We've argued before that for Dropbox to justify its latest venture capital infusion and $10 billion valuation, it's going to have to get more serious about the enterprise.
The reason is simple: Consumers have proven unwilling to pay enough to cover the costs of running a massive scale online service. Yes, they'll look at advertisements, which is how companies like Google and Facebook thrive. Yes, they'll use the Internet as a new consumption channel, like buying music on iTunes, TV shows on Netflix, or everything in the world on Amazon. But when it comes to paying for the actual service itself? Forget it.
Enterprises are different. A business will pay for technology that helps it increase revenue or cut expenses. That's why enterprise software and services companies like Microsoft, Oracle, SAP, and others have a combined market valuation over $1 trillion.
So how does Dropbox get into this august club? Last summer, the company hired Ross Piper from Salesforce as its executive VP of enterprise strategy help figure it out. But Piper says the company won't suddenly be pivoting to place CIOs or IT executives first. Rather, Dropbox will continue to design for users first, then developers. Then IT. In that order.
"Contrary to some other companies, we believe that order is natural," Piper told me. "You have to solve for users first. The fundamental value of the platform is making people more productive, so people should be the priority in building a great service. Then extending it to other apps with capabilities critical for developers," which was the company's goal with the release of new APIs at its DBX developers' conference last year.
"Once you've built that rich experience and ecosystem, then you can think about giving IT means to have management, visibility, and control to mitigate risk to companies," said Piper. "That's really critical as well. But if you don't have users and developers, giving them control over something not nearly as rich, you won't have the same adoption inside companies."
I countered that every enterprise company today is making the same pitch -- we hear it all the time. How does Dropbox convince IT buyers to choose it over a product like Box, which claims to be equally concerned about user experience, but also has been catering more closely to CIOs and IT administrators for half a dozen years now.
"I think a lot of traditional enterprise vendors pay lip service to end users," said Piper (although he didn't call out Box or any other company by name). "The bar of consumer experience for users is higher than in the enterprise.
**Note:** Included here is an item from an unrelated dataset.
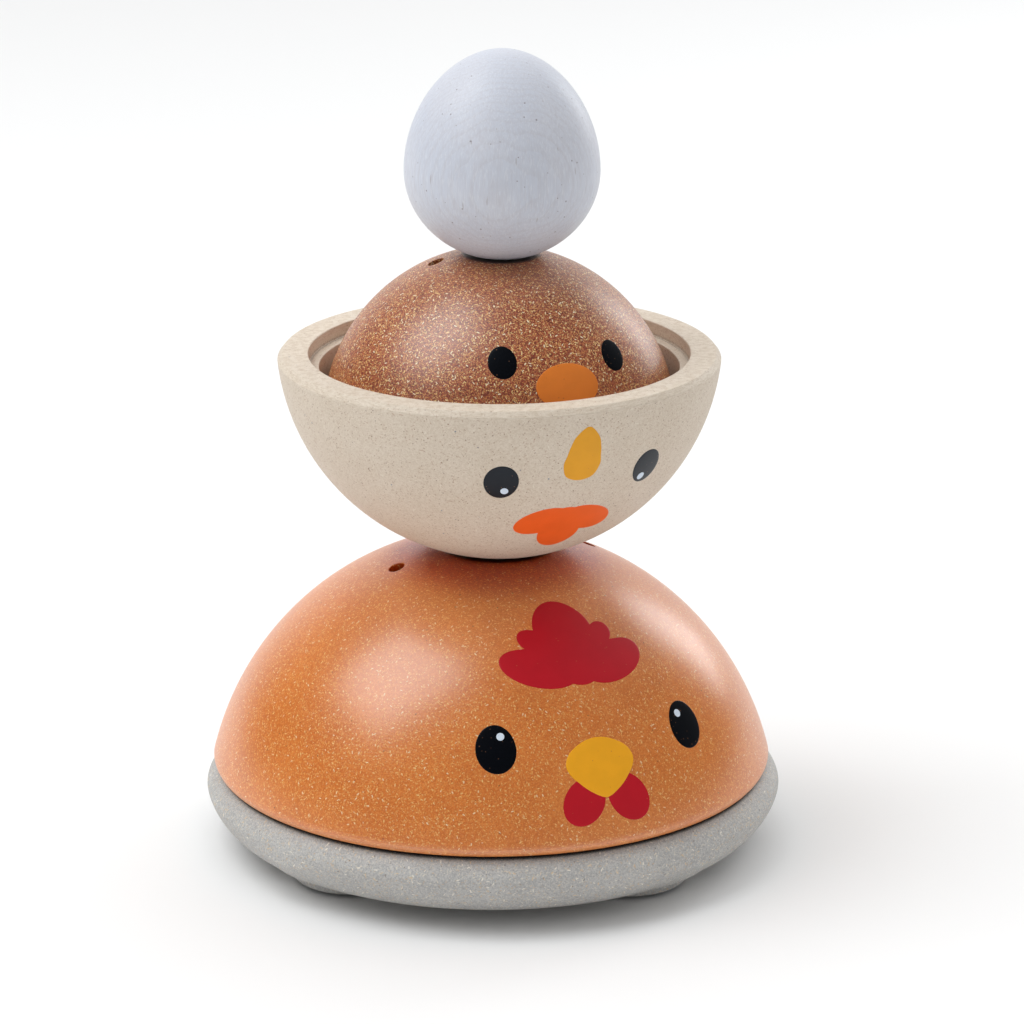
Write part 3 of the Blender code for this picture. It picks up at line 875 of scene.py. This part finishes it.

We have the ability to have that bar known through 200 million users, 1 billion files a day.... As we layer on more and more IT controls, we can do that knowing what the bar is for user experience, which we can't ruin." He continued, "It is possible to bring the two worlds together, but you have to have that large adoption experience first to set the bar, in order to know what not to mess up."
On this front, Piper sounds a lot like Evernote CEO Phil Libin, who says that most software designed for businesses first is "crappy."
Although Dropbox had no comment on the reports of its latest funding round or valuation, Piper did tell me that the company is staffing up its direct enterprise sales force whose primary goal is to talk to IT executives -- not so much to add a checklist of IT-specific features, but to make sure that Dropbox is prioritizing the user experience around what's important to IT. For instance, the company's move to let users separate personal and company data within the same Dropbox interface was a user experience change first, but also matched the goals of IT, who didn't want users to commingle work info in personal Dropbox accounts.
Piper also hinted that the acquisition of Mailbox -- a mobile email app -- showed Dropbox's ambitions to be about much more than file storage and collaboration. "We want to make Dropbox best place for people to get work done." Full stop.